Extract exactly the run of lines starting at the line that holds "imported = [obj" and ending at the line that holds "FACING = 0.9", both included.
-- START RECORDS FOR THIS TASK --
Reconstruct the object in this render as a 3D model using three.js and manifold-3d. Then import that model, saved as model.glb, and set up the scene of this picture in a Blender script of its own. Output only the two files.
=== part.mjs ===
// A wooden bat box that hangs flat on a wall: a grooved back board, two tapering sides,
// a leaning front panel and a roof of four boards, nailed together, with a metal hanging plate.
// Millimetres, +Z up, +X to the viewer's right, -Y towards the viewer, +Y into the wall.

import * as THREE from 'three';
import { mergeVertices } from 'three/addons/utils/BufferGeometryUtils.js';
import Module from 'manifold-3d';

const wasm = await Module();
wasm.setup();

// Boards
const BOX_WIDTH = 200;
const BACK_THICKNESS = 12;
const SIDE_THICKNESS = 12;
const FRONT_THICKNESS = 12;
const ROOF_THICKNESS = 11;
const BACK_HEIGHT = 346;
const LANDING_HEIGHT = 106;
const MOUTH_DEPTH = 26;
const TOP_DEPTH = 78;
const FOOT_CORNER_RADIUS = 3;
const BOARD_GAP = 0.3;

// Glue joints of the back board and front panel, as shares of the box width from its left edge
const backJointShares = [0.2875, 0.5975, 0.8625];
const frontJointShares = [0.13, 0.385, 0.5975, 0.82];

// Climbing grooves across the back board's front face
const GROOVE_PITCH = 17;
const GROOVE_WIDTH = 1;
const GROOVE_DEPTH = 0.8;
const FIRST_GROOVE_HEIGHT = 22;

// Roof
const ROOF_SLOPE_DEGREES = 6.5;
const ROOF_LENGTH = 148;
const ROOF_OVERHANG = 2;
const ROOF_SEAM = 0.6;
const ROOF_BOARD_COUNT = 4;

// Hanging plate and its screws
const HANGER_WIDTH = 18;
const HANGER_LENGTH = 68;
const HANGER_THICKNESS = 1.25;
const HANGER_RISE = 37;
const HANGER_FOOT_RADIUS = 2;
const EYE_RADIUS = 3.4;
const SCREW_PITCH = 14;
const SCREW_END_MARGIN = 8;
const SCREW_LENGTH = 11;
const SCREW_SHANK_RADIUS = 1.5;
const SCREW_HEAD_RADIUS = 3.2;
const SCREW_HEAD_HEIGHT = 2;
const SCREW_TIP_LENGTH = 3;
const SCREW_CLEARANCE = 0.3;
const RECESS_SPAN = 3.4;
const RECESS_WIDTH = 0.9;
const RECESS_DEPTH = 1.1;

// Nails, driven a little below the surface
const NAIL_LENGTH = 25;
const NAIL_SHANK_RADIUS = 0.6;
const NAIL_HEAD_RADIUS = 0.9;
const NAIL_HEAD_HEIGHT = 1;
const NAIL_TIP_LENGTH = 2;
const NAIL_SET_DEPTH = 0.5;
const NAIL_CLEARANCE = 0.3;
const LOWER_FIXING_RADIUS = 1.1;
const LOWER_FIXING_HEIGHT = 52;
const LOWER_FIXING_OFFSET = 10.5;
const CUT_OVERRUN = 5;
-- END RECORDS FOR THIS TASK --
-- START RECORDS FOR THIS TASK --
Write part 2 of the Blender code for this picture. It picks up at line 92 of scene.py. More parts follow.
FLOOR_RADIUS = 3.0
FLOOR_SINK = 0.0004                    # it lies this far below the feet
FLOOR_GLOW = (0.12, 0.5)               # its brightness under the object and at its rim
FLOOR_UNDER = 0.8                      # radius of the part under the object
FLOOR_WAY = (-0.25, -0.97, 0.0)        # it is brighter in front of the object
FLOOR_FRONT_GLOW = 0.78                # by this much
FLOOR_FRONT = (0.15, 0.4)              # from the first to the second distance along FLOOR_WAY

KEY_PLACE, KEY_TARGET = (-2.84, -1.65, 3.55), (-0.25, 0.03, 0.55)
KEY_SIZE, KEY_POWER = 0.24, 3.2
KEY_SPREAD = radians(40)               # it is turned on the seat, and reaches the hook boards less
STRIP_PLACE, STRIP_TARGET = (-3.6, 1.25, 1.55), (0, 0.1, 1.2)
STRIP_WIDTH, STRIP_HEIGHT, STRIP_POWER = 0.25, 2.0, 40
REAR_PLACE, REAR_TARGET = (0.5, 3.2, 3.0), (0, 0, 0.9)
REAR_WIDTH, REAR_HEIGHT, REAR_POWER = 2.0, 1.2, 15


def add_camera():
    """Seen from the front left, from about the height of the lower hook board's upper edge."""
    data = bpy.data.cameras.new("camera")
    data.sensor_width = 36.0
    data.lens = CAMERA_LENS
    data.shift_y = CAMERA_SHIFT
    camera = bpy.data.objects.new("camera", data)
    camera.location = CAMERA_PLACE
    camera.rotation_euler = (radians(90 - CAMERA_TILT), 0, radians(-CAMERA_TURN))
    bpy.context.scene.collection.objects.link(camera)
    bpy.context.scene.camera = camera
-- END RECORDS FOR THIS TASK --
-- START RECORDS FOR THIS TASK --
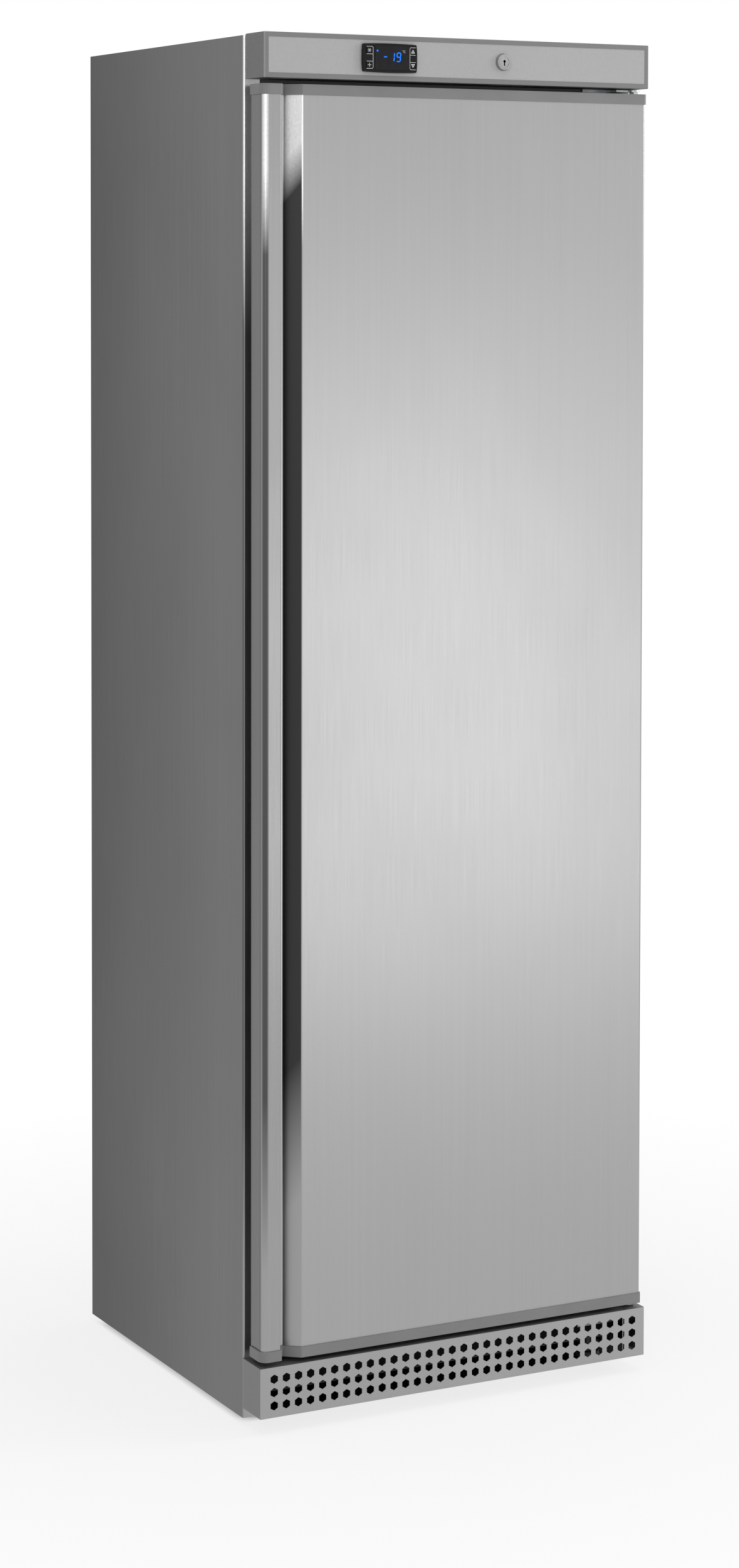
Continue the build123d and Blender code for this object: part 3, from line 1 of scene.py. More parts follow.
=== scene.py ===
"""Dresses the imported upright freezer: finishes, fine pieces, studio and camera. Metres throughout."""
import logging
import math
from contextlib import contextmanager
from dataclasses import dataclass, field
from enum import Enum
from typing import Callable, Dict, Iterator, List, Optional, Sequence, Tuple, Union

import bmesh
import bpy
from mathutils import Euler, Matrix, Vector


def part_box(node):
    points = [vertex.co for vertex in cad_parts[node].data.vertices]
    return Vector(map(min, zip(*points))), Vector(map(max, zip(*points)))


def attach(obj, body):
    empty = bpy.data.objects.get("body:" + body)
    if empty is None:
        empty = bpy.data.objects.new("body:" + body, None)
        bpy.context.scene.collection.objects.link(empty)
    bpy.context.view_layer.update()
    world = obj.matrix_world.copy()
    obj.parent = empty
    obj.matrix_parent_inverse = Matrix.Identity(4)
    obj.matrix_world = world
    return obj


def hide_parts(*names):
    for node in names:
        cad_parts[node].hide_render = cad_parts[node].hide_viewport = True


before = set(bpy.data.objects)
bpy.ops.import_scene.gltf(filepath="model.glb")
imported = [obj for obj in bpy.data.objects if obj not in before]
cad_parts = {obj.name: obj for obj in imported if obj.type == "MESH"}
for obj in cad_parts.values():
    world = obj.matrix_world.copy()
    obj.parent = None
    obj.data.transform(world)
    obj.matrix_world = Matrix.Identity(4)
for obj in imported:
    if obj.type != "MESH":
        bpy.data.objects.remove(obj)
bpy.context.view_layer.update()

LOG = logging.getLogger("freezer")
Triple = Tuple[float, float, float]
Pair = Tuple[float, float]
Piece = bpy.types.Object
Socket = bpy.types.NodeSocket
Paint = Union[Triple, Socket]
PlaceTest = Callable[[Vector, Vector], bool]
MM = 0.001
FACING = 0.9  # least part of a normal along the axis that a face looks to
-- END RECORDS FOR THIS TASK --
■ **FULL OUTPUT**
imported = [obj for obj in bpy.data.objects if obj not in before]
cad_parts = {obj.name: obj for obj in imported if obj.type == "MESH"}
for obj in cad_parts.values():
    world = obj.matrix_world.copy()
    obj.parent = None
    obj.data.transform(world)
    obj.matrix_world = Matrix.Identity(4)
for obj in imported:
    if obj.type != "MESH":
        bpy.data.objects.remove(obj)
bpy.context.view_layer.update()

LOG = logging.getLogger("freezer")
Triple = Tuple[float, float, float]
Pair = Tuple[float, float]
Piece = bpy.types.Object
Socket = bpy.types.NodeSocket
Paint = Union[Triple, Socket]
PlaceTest = Callable[[Vector, Vector], bool]
MM = 0.001
FACING = 0.9  # least part of a normal along the axis that a face looks to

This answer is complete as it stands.